Wednesday, 1 June 2016

Australia's widening class divide between schools

Australia's education funding model is so dysfunctional that simply pumping billions of extra dollars into the system will not reverse the widening class divide between our schools, a new report has found.
Mid-range private school students are on track to receive approximately $1000 more federal and state government funding than comparable average government school students by 2020, based on nationwide funding trends from 2009 to 2014, according to a provocative new report by Centre for Policy Development.
The first two years of the Gonski funding started to flow in some states from 2014.
The findings have been described as "diabolical" by analysts from the centre, a think tank focused on social justice and the environment.
The system is so damaged, that committing to the final two years of the Gonski agreement may not even be sufficient to resolve the sustained equity problems in our schools, said lead author Chris Bonnor, an outspoken public school advocate.
"We're sleepwalking into a disaster," he said. "To continue the way we are going now, just with more money, won't solve the problems."
With school funding emerging as a flashpoint in the federal election, the report Uneven playing field: The state of Australia's schools, is bound to raise hackles as the parties debate the best ways to make Australia a smarter country and improve the nation's academic results.
Colette Colman, executive director of Independent Schools Council of Australia said the report was making funding projections "based on flawed assumptions", as the 2015-16 Commonwealth Budget papers showed federal funding for government schools outstripped funding to non-government schools.

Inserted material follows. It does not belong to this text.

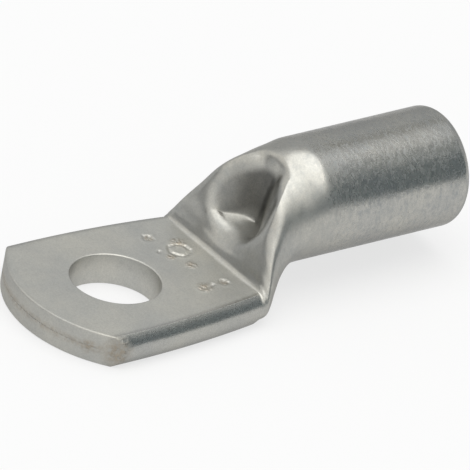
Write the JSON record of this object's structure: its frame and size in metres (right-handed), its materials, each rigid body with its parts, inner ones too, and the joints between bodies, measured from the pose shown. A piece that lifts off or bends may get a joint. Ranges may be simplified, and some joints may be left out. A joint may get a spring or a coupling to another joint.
{
  "type": "tubular cable lug",
  "caption": "Tubular cable lug: a flat palm with a bolt hole, a dished neck and an open round barrel for a stripped conductor.",
  "frame": {"origin": "centre of the bolt hole on the underside of the palm", "axes": "+Z along the bolt hole, away from the surface that the palm is bolted to; +X along the lug, from the palm towards the mouth of the barrel"},
  "size_m": [0.045, 0.0182, 0.0129],
  "materials": {
    "tinned_copper": "satin tin plating on copper tube"
  },
  "bodies": {
    "root": {"lug": "tinned_copper"}
  },
  "joints": []
}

The report acknowledges this, but notes that public funding to government schools increased by under three per cent every year between 2009 to 2014, compared to a six per cent increase for non-government schools.

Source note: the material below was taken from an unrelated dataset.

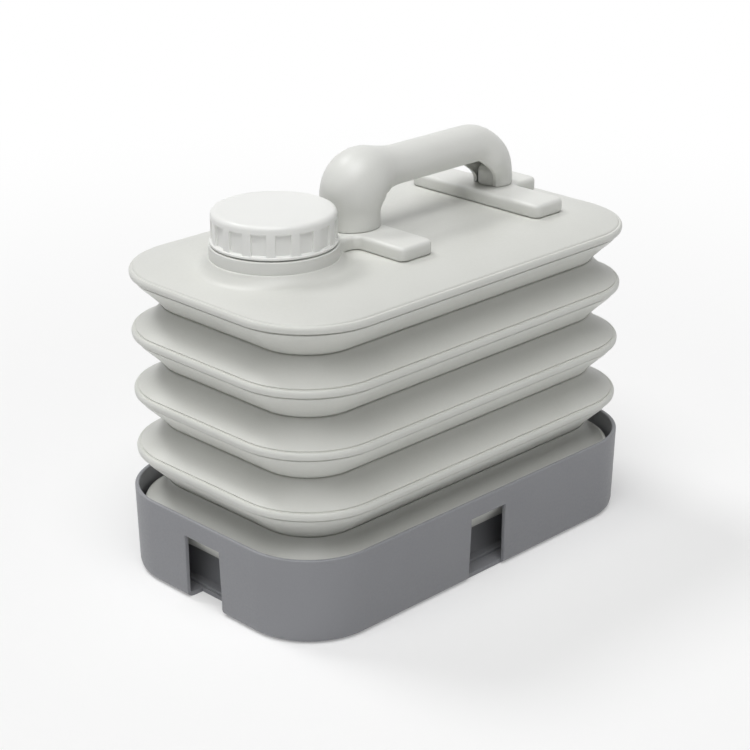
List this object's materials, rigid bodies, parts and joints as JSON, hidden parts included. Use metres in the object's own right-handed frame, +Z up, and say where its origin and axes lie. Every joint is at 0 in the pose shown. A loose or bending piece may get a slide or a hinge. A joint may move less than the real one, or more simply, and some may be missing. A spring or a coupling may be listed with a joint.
{
  "type": "collapsible water carrier",
  "caption": "Oblong bellows water tank that folds down into a grey tray, with a wide ribbed screw cap and a carrying handle on two cross plates.",
  "frame": {"origin": "on the ground under the middle of the tray", "axes": "+X along the tank from the cap end to the far end, +Z up out of the tank, +Y across"},
  "size_m": [0.32, 0.192, 0.2709],
  "materials": {
    "tray": "fine satin moulded grey",
    "tank": "satin blow-moulded warm white",
    "fittings": "satin moulded warm white",
    "liner": "soft matt seal",
    "screws": "plain stainless steel"
  },
  "bodies": {
    "tray_body": {"base_tray": "tray"},
    "base_body": {"tank_base": "tank", "fold_web_4": "tank"},
    "fold_4_body": {"fold_crest_4": "tank", "fold_web_3": "tank"},
    "fold_3_body": {"fold_crest_3": "tank", "fold_web_2": "tank"},
    "fold_2_body": {"fold_crest_2": "tank", "fold_web_1": "tank"},
    "lid_body": {"lid_shell": "tank", "threaded_neck": "fittings", "front_cross_plate": "fittings", "rear_cross_plate": "fittings", "handle_grip": "fittings", "front_grip_screw": "screws", "rear_grip_screw": "screws"},
    "liner_body": {"cap_liner": "liner"},
    "cap_body": {"screw_cap": "fittings"}
  },
  "joints": [
    {"name": "lift_out", "type": "slide", "parent": "tray_body", "child": "base_body", "axis": [0, 0, 1], "range_m": [0, 0.06]},
    {"name": "collapse", "type": "slide", "parent": "base_body", "child": "lid_body", "axis": [0, 0, -1], "range_m": [0, 0.094], "deforming": ["fold_web_1", "fold_web_2", "fold_web_3", "fold_web_4"]},
    {"name": "fold_2_drop", "type": "slide", "parent": "base_body", "child": "fold_2_body", "axis": [0, 0, -1], "range_m": [0, 0.0706]},
    {"name": "fold_3_drop", "type": "slide", "parent": "base_body", "child": "fold_3_body", "axis": [0, 0, -1], "range_m": [0, 0.0471]},
    {"name": "fold_4_drop", "type": "slide", "parent": "base_body", "child": "fold_4_body", "axis": [0, 0, -1], "range_m": [0, 0.0236]},
    {"name": "cap_lift", "type": "slide", "parent": "lid_body", "child": "liner_body", "axis": [0, 0, 1], "range_m": [0, 0.00751]},
    {"name": "cap_turn", "type": "hinge", "parent": "liner_body", "child": "cap_body", "pos_m": [-0.094, 0, 0.2373], "axis": [0, 0, 1], "range_deg": [0, 540]}
  ],
  "couplings": [
    {"joint": "fold_2_drop", "follows": "collapse", "ratio": 0.75},
    {"joint": "fold_3_drop", "follows": "collapse", "ratio": 0.5},
    {"joint": "fold_4_drop", "follows": "collapse", "ratio": 0.25},
    {"joint": "cap_lift", "follows": "cap_turn", "m_per_rad": 0.00079577}
  ]
}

The report calls for radical reforms - including a freeze on funding increases to non-government schools, pending a review of how the funding should be more fairly distributed.

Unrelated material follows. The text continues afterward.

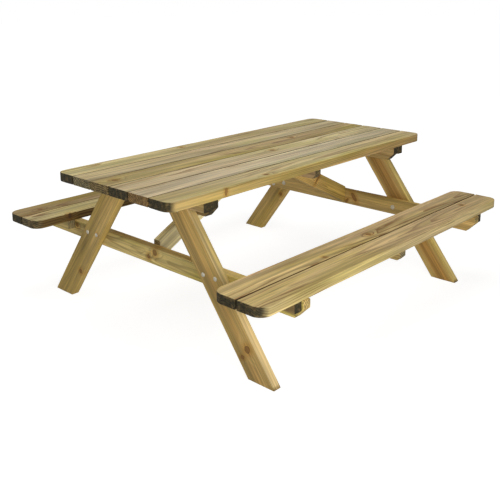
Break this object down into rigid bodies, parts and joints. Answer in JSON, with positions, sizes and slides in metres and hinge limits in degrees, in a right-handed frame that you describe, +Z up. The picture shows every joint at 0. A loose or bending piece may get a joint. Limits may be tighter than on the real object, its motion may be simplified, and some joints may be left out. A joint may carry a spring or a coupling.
{
  "type": "picnic table",
  "caption": "A-frame picnic table with fixed benches, planed softwood boards with rounded corners, splayed legs, bolted rails and diagonal braces.",
  "frame": {"origin": "on the ground at the middle of the table", "axes": "+X along the boards towards the right end, +Y across the table towards the rear bench, +Z up"},
  "size_m": [1.8, 1.69, 0.706],
  "materials": {
    "top_timber": "planed pressure-treated softwood, pale straw with a faint green tint",
    "frame_timber": "planed pressure-treated softwood, olive tan with darker end grain",
    "cleat_timber": "sawn pressure-treated softwood, darker olive brown",
    "galvanised_steel": "hot-dip galvanised, dull silver",
    "screw_steel": "yellow zinc-plated"
  },
  "bodies": {
    "root": {"tabletop_board_1": "top_timber", "tabletop_board_2": "top_timber", "tabletop_board_3": "top_timber", "tabletop_board_4": "top_timber", "tabletop_board_5": "top_timber", "tabletop_board_6": "top_timber", "front_bench_outer_board": "top_timber", "front_bench_inner_board": "top_timber", "rear_bench_inner_board": "top_timber", "rear_bench_outer_board": "top_timber", "left_front_leg": "frame_timber", "left_rear_leg": "frame_timber", "right_front_leg": "frame_timber", "right_rear_leg": "frame_timber", "left_top_bearer": "frame_timber", "right_top_bearer": "frame_timber", "left_seat_rail": "frame_timber", "right_seat_rail": "frame_timber", "left_top_cleat": "cleat_timber", "middle_top_cleat": "cleat_timber", "right_top_cleat": "cleat_timber", "front_bench_left_cleat": "cleat_timber", "front_bench_middle_cleat": "cleat_timber", "front_bench_right_cleat": "cleat_timber", "rear_bench_left_cleat": "cleat_timber", "rear_bench_middle_cleat": "cleat_timber", "rear_bench_right_cleat": "cleat_timber", "left_brace": "frame_timber", "right_brace": "frame_timber", "frame_bolts": "galvanised_steel", "frame_washers": "galvanised_steel", "frame_nuts": "galvanised_steel", "tabletop_screws": "screw_steel", "bench_screws": "screw_steel", "frame_screws": "screw_steel", "brace_screws": "screw_steel"}
  },
  "joints": []
}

The National Catholic Education Commission's executive director, Ross Fox, said the report's proposal to halt funding to Catholic schools "would likely drive up school fees and increase taxes".
Australian Education Union federal president Correna Haythorp said the report was evidence that schools were in need of the full six years of Gonski funding.
The Coalition has committed $1.2 billion extra for schools over three years while Labor had said it would fund the final two years of the Gonski agreements, worth $4.5 billion.
Mr Bonnor said Labor's Gonski pledge falls short of promising a new separate funding body, which would safeguard school funding against the whims of politicians by setting standards for funding.
"Governments don't want to give up the three-to-four year electoral cycle of making funding announcements and handing out gifts to different sectors."
As you can see in the graph below, the funding for Catholic and independent schools is set to outstrip government schools by about $1000 in the next four years. 
Australian student performance is increasingly influenced by their socio-economic status, the report finds, meaning the gap between poorer and wealthy students is growing.
The graph below also shows that the class divide in Australia is wider than the OECD average, in addition to countries such as Canada and Hong Kong.
Disadvantaged schools are being starved of wealthy and high-performing students, who are flocking to wealthier government and non-government schools.
Wealthy schools are taking on more affluent students and shutting out poorer and low-achieving students through entrance exams and high fees, according to the report.
Two-thirds of the country's wealthiest students, 66 per cent, had enrolled in the richest schools in 2010, rising to 70 per cent in 2015. A quarter of the student population in the nation's poorest schools came from the wealthiest families in 2010, but five years later, only one fifth of the most advantaged students remained in the poorest schools.